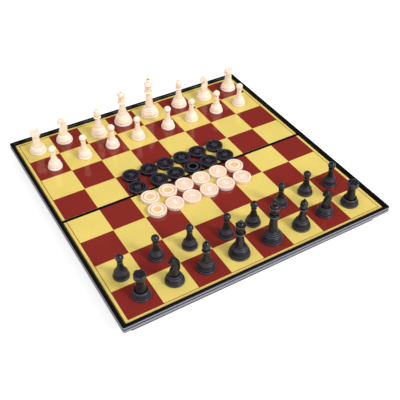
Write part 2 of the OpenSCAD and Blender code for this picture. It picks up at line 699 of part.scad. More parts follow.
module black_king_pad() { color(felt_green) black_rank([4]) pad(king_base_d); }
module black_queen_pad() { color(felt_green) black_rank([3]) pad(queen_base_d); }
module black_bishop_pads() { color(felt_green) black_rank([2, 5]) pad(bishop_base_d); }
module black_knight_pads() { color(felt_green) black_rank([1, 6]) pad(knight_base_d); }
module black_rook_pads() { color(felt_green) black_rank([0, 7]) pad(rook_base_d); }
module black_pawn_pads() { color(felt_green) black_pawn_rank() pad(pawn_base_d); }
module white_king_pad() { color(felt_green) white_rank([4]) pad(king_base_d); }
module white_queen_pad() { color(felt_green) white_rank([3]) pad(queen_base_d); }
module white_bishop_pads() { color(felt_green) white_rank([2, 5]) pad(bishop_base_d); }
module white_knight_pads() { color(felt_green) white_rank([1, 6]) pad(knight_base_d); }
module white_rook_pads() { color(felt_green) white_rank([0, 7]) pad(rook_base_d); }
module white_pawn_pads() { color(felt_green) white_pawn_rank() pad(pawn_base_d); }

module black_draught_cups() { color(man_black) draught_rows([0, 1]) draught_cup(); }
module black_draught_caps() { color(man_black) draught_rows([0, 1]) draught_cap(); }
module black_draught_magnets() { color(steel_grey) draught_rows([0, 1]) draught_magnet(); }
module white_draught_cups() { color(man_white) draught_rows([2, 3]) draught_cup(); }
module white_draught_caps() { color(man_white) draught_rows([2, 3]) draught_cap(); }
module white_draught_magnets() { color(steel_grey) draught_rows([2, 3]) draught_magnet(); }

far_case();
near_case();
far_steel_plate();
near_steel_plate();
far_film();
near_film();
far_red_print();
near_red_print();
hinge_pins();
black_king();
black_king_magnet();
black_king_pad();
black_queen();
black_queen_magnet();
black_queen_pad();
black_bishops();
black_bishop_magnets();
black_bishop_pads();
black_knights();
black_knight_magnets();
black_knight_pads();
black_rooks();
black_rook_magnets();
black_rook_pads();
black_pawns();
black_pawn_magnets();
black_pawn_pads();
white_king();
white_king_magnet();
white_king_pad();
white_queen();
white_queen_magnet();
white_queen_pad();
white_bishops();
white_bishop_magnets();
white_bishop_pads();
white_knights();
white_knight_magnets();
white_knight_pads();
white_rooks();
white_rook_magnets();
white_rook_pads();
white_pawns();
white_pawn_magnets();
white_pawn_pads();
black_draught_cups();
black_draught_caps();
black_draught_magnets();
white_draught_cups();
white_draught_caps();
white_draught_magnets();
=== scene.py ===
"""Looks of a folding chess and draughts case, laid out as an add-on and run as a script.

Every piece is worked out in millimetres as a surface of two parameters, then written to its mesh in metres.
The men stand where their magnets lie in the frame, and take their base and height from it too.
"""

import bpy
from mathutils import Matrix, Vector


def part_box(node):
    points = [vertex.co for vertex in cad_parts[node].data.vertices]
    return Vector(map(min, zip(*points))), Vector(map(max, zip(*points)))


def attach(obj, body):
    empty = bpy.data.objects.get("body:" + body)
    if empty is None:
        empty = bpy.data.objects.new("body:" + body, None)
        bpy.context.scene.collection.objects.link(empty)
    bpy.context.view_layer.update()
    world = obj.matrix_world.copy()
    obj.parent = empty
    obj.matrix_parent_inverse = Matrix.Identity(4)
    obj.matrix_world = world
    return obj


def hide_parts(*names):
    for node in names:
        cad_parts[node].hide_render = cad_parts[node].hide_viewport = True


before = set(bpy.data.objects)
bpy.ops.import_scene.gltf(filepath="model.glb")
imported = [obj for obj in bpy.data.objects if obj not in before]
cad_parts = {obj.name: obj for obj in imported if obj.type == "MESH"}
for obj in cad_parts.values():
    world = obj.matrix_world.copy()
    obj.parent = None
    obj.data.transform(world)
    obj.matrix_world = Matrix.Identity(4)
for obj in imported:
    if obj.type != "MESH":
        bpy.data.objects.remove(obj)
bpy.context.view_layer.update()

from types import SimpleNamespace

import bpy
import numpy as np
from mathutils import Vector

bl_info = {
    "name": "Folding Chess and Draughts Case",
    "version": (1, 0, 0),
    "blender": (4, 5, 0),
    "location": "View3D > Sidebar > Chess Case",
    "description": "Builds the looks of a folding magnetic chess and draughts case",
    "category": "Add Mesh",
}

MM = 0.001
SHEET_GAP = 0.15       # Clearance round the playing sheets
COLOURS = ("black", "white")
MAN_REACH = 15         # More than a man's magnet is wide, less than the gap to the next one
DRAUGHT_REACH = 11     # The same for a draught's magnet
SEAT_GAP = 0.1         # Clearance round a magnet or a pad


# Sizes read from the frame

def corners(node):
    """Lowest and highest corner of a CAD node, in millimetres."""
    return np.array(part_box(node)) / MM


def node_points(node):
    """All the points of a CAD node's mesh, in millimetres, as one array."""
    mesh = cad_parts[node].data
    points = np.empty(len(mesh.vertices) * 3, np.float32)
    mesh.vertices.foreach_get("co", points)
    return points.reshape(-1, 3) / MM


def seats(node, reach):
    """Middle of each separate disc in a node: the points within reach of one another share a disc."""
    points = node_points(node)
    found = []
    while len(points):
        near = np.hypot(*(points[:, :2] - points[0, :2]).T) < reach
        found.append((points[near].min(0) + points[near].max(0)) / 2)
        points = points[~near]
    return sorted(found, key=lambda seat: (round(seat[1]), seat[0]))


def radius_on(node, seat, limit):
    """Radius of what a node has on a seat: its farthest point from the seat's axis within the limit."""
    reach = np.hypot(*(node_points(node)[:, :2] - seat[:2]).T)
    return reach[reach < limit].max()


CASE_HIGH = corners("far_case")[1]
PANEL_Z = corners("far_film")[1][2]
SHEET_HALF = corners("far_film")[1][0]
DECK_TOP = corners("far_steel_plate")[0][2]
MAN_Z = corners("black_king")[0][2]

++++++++

### WORK TO DO
Give nothing but the number of lines containing the string "return".

### THE SOLUTION
6